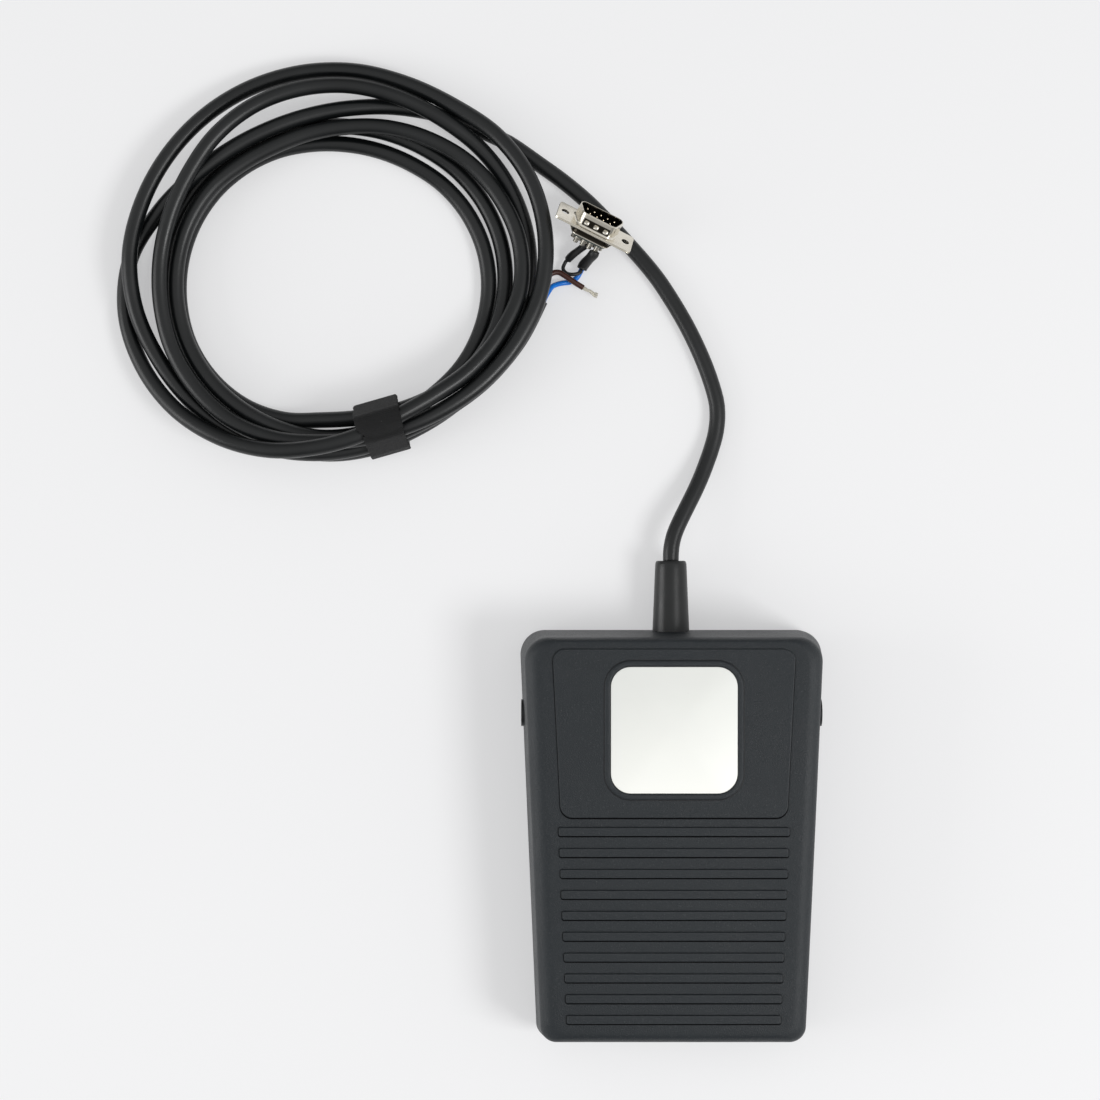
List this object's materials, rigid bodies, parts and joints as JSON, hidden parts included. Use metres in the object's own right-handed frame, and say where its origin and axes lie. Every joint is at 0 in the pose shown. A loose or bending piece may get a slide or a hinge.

---

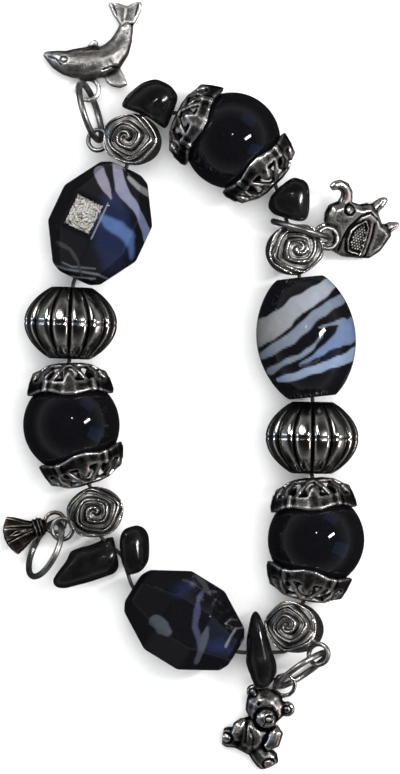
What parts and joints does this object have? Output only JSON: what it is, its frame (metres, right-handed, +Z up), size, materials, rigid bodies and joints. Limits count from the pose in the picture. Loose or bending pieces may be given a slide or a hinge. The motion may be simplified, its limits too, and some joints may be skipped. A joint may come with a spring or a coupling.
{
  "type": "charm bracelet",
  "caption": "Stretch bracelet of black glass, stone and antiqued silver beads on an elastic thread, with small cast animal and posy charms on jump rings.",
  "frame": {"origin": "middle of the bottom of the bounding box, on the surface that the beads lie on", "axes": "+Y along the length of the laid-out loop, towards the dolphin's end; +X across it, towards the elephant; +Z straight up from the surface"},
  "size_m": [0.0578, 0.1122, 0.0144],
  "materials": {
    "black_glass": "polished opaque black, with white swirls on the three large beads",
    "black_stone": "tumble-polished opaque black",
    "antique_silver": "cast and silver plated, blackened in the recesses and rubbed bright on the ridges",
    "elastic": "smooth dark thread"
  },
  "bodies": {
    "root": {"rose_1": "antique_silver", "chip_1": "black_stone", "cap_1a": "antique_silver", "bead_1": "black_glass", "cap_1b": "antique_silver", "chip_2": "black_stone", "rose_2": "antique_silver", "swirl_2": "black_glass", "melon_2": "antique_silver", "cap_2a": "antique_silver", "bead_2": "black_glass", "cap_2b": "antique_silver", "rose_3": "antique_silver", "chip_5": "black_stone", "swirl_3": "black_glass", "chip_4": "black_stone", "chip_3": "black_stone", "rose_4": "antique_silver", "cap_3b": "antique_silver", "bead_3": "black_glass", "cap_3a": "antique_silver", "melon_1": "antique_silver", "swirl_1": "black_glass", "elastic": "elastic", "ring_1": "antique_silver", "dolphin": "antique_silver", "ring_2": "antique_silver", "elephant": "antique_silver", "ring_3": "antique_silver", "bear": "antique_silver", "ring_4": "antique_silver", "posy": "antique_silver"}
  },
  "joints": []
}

_Aim_: Look through the entries and find each line that has the string "joints". Copy those lines.

_Result_:
List this object's materials, rigid bodies, parts and joints as JSON, hidden parts included. Use metres in the object's own right-handed frame, and say where its origin and axes lie. Every joint is at 0 in the pose shown. A loose or bending piece may get a slide or a hinge.
What parts and joints does this object have? Output only JSON: what it is, its frame (metres, right-handed, +Z up), size, materials, rigid bodies and joints. Limits count from the pose in the picture. Loose or bending pieces may be given a slide or a hinge. The motion may be simplified, its limits too, and some joints may be skipped. A joint may come with a spring or a coupling.
  "joints": []